— What you are asked to do —
Print the first line of the material below and each line after it, exactly as written, ending with the line that contains "a split ring.".
↓↓↓
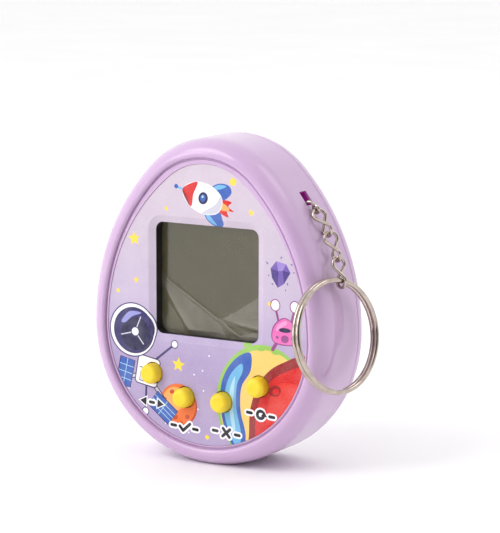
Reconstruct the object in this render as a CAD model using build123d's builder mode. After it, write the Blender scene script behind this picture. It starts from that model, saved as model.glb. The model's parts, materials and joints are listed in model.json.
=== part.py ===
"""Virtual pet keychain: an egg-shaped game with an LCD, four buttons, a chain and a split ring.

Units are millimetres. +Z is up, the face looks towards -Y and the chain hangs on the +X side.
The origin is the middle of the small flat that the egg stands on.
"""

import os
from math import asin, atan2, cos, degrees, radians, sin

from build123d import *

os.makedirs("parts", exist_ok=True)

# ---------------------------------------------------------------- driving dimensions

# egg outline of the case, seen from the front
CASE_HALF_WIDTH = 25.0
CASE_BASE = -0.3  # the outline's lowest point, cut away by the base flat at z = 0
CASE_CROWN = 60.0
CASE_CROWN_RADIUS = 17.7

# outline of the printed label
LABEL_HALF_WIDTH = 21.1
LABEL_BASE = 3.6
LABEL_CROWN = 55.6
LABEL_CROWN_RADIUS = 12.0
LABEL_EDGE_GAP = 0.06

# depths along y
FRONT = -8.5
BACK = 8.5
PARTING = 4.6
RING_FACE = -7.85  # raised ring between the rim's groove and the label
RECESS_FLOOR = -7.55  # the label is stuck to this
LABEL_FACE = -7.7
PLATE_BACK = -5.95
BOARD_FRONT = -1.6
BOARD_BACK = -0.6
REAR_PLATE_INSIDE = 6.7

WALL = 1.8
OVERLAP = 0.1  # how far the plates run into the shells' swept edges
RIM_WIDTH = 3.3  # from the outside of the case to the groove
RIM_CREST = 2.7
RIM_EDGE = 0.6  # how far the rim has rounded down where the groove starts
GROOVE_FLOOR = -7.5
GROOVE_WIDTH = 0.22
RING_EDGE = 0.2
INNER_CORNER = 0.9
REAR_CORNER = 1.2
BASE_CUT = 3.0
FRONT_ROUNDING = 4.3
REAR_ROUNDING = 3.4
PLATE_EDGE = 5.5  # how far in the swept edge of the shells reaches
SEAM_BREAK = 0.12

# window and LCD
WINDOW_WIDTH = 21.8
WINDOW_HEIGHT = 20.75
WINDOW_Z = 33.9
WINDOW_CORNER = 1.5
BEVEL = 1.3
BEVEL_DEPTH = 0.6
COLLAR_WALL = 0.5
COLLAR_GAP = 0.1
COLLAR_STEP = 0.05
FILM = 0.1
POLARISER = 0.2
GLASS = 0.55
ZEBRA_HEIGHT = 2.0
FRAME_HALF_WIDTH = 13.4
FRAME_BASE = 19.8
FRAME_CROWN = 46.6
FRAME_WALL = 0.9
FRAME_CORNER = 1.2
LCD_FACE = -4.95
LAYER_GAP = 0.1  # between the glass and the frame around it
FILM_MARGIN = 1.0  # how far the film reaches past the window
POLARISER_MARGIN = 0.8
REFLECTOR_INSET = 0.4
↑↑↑
— Worked answer —
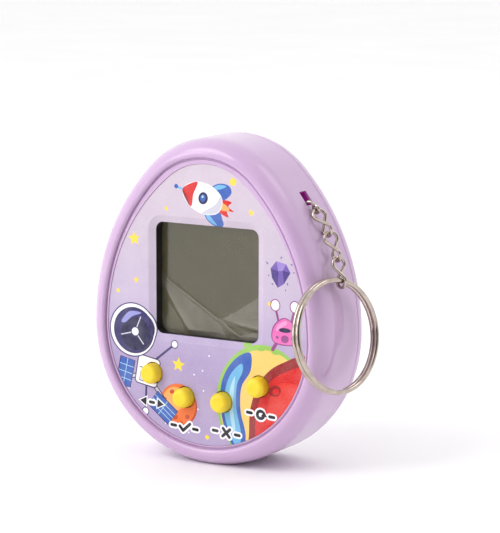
Reconstruct the object in this render as a CAD model using build123d's builder mode. After it, write the Blender scene script behind this picture. It starts from that model, saved as model.glb. The model's parts, materials and joints are listed in model.json.
=== part.py ===
"""Virtual pet keychain: an egg-shaped game with an LCD, four buttons, a chain and a split ring.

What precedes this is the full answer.